### [Your instructions]
Look through the entries below and extract exactly the lines from the one containing "The Blender code" through the one containing "FEWEST_WISPS = 4", ends included.

### [Items]

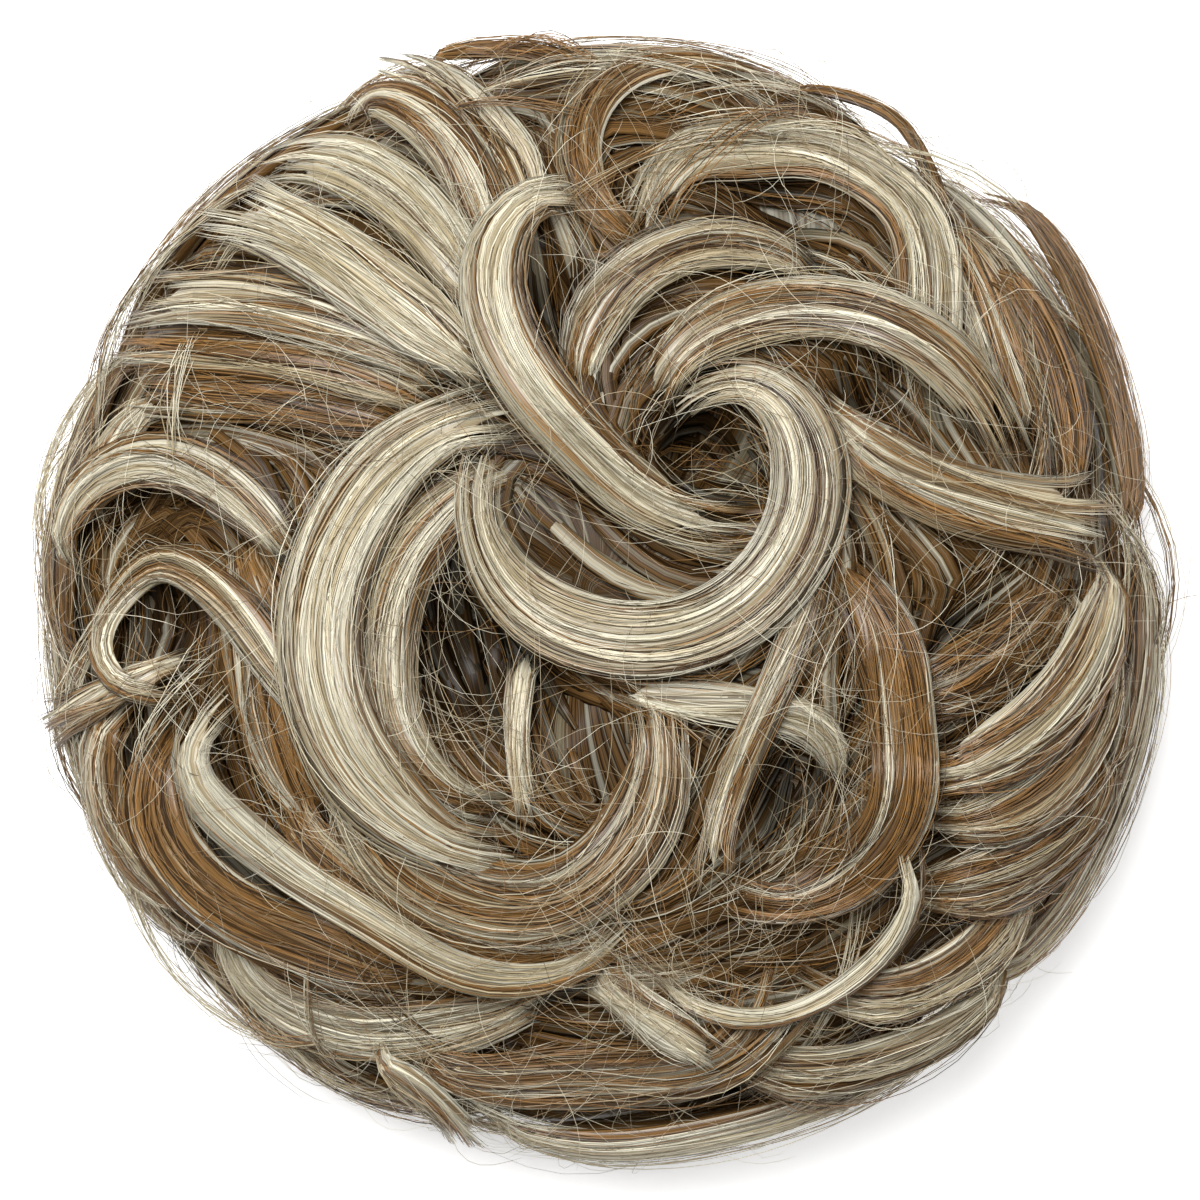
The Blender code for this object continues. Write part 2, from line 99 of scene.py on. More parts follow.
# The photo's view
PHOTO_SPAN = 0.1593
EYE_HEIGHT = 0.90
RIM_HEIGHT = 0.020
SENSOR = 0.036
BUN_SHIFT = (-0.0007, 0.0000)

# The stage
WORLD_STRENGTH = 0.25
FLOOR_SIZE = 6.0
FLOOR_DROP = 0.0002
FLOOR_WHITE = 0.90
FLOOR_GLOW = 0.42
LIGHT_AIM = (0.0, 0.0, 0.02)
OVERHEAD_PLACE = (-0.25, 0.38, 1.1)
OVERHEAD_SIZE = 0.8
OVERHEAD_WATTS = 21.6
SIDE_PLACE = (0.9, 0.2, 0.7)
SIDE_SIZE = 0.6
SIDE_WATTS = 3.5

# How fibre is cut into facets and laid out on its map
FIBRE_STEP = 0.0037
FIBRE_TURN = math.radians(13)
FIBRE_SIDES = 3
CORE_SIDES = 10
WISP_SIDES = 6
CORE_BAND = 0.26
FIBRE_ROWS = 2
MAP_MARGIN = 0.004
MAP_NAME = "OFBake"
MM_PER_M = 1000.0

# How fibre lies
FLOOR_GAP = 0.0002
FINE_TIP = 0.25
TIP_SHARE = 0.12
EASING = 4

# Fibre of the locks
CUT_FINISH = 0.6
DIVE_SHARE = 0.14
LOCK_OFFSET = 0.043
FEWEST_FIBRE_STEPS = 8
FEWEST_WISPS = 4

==

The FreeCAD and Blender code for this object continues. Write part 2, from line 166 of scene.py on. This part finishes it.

==

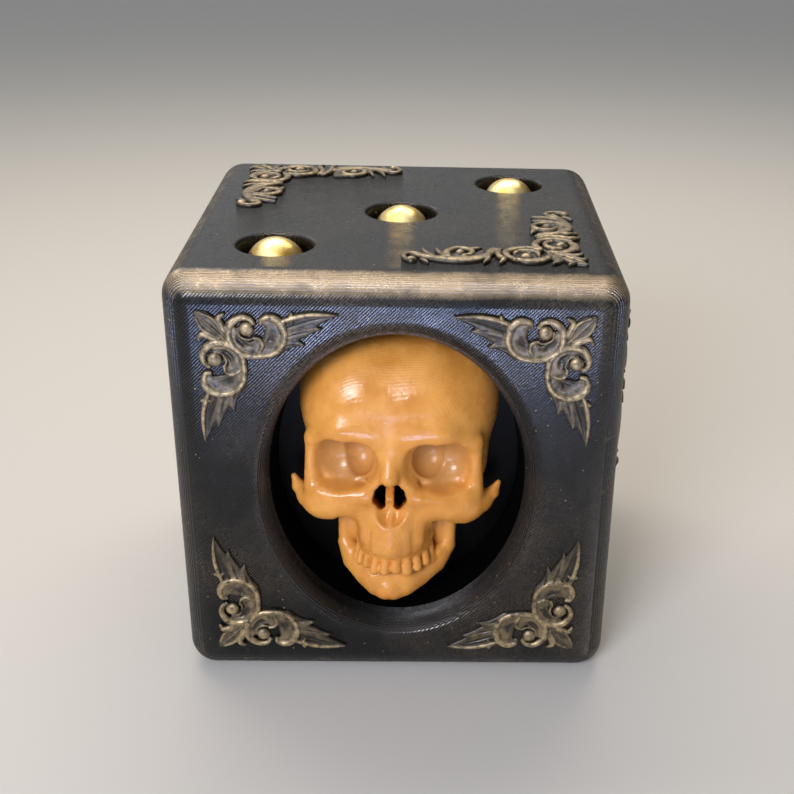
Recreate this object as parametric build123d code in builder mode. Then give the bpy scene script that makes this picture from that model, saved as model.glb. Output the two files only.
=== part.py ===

### [Result]
The Blender code for this object continues. Write part 2, from line 99 of scene.py on. More parts follow.
# The photo's view
PHOTO_SPAN = 0.1593
EYE_HEIGHT = 0.90
RIM_HEIGHT = 0.020
SENSOR = 0.036
BUN_SHIFT = (-0.0007, 0.0000)

# The stage
WORLD_STRENGTH = 0.25
FLOOR_SIZE = 6.0
FLOOR_DROP = 0.0002
FLOOR_WHITE = 0.90
FLOOR_GLOW = 0.42
LIGHT_AIM = (0.0, 0.0, 0.02)
OVERHEAD_PLACE = (-0.25, 0.38, 1.1)
OVERHEAD_SIZE = 0.8
OVERHEAD_WATTS = 21.6
SIDE_PLACE = (0.9, 0.2, 0.7)
SIDE_SIZE = 0.6
SIDE_WATTS = 3.5

# How fibre is cut into facets and laid out on its map
FIBRE_STEP = 0.0037
FIBRE_TURN = math.radians(13)
FIBRE_SIDES = 3
CORE_SIDES = 10
WISP_SIDES = 6
CORE_BAND = 0.26
FIBRE_ROWS = 2
MAP_MARGIN = 0.004
MAP_NAME = "OFBake"
MM_PER_M = 1000.0

# How fibre lies
FLOOR_GAP = 0.0002
FINE_TIP = 0.25
TIP_SHARE = 0.12
EASING = 4

# Fibre of the locks
CUT_FINISH = 0.6
DIVE_SHARE = 0.14
LOCK_OFFSET = 0.043
FEWEST_FIBRE_STEPS = 8
FEWEST_WISPS = 4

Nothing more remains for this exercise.